On 25 March the US State Department said it had made a determination approving a possible Foreign Military Sale (FMS) to Morocco of 25 F-16C/D Block 72 aircraft and related equipment for an estimated cost of $3.787 billion. The Defense Security Cooperation Agency (DSCA) delivered the required certification notifying Congress of the possible sale on 22 March.

The Moroccan request includes 29 Pratt & Whitney F100-229 engines (includes 4 spares); 26 APG-83 Active Electronically Scanned Array (AESA) radars (includes one spare); 26 Modular Mission Computers (includes one spare); 26 Link-16 Multifunctional Information Distribution Systems – JTRS (MIDS-JTRS) with TACAN and ESHI Terminals (includes one spare); 26 LN260 Embedded Global Navigation Systems (EGI) (including one spare); 40 Joint Helmet Mounted Cueing Systems (JHMCS) (includes five spares); and 26 Improved Programmable Display Generators (iPDG) (including one spare).

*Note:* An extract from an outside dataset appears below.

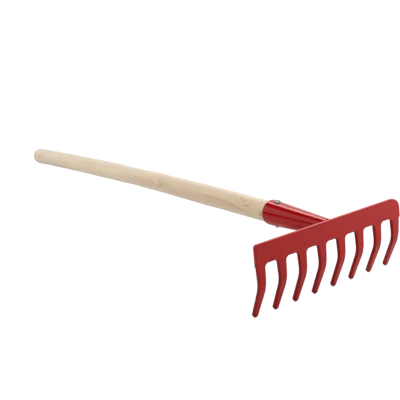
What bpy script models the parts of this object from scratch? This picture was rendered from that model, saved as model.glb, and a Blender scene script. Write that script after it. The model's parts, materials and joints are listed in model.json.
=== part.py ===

Weapons requested include 30 M61 Al Vulcan 20mm Guns (including five spares); 50 LAU-129 Multi-Purpose Launchers; 40 AIM-120C-7 Advanced Medium Range Air-to-Air Missiles (AMRAAM); three GBU-38/54 JDAM Tail Kits; 50 Paveway II guided bombs, and 60 GBU-39/B Small Diameter Bombs (SDB I).

Also included are 26 AN/AAQ-33 Sniper Pods, 26 AN/ALQ-213 EW Management Systems, 26 Advanced Identification Friend/Foe systems, 26 AN/ALQ-211 AIDEWS defensive aids systems and six DB-110 Advanced Reconnaissance Systems.

At the same time as the request for 25 new fighters, Morocco requested upgrades to its 23 existing F-16s, which would bring them to F-16V standard at a cost of $985.2 million. Congress was also notified of the possible sale on 22 March.



The requested buy includes 26 APG-83 Active Electronically Scanned Array (AESA) radars, 26 Modular Mission Computers, 26 Link-16 Multifunctional Information Distribution Systems – JTRS (MIDS-JTRS) with TACAN and ESHI Terminals, 26 LN260 Embedded Global Navigation Systems (EGI), 26 Joint Helmet Mounted Cueing Systems II, 26 Improved Programmable Display Generators (iPDG), 50 LAU-129 Multi-Purpose Launchers; and 26 AN/AAQ-33 Sniper Pods.

Electronic systems include 26 AN/ALQ‑213 EW Management Systems; 26 Advanced Identification Friend/Foe systems; 26 AN/ALQ‑211 AIDEWS defensive aids systems; and six DB-110 Advanced Reconnaissance Systems.

The State Department said the proposed sale will contribute to Morocco’s self-defence capabilities. “The purchase will improve interoperability with the United States and enhance Morocco’s ability to undertake coalition operations, as it has done in the past in flying sorties against ISIS in Syria and Iraq.”

Should the deal be concluded, Lockheed Martin will be the prime contractor.

In December 2009 Morocco placed an $841.9 million contract with Lockheed Martin for 18 single-seat F-16Cs and six two-seat F-16Ds. These were delivered between August 2011 and August 2012. They have received some upgrades over the years, including AN/ALQ-211 Advanced Integrated Defensive Electronic Warfare Suite (AIDEWS) systems from Harris Corporation.

Morocco’s F-16s are equipped with a variety of extra equipment, including Lockheed Martin Sniper targeting pods, Goodrich DB-110 airborne reconnaissance pods and Raytheon’s Advanced Countermeasures Electronic System (ACES). Armament includes AIM-9X Block II Sidewinders with lock on after launch capability, AGM-65D Maverick air-to-surface missiles and Enhanced GBU-12 Paveway II laser guided bomb kits.

Morocco’s F-16s are deployed at Ben Guerir Air Base north of Marrakech. Since entering service they have been used to strike Islamic State targets in Iraq and Syria from late 2014 and have been used to strike Houthi targets in Yemen as part of the Saudi-led coalition there. One was lost in a crash in Yemen in May 2015 due to apparent technical failure.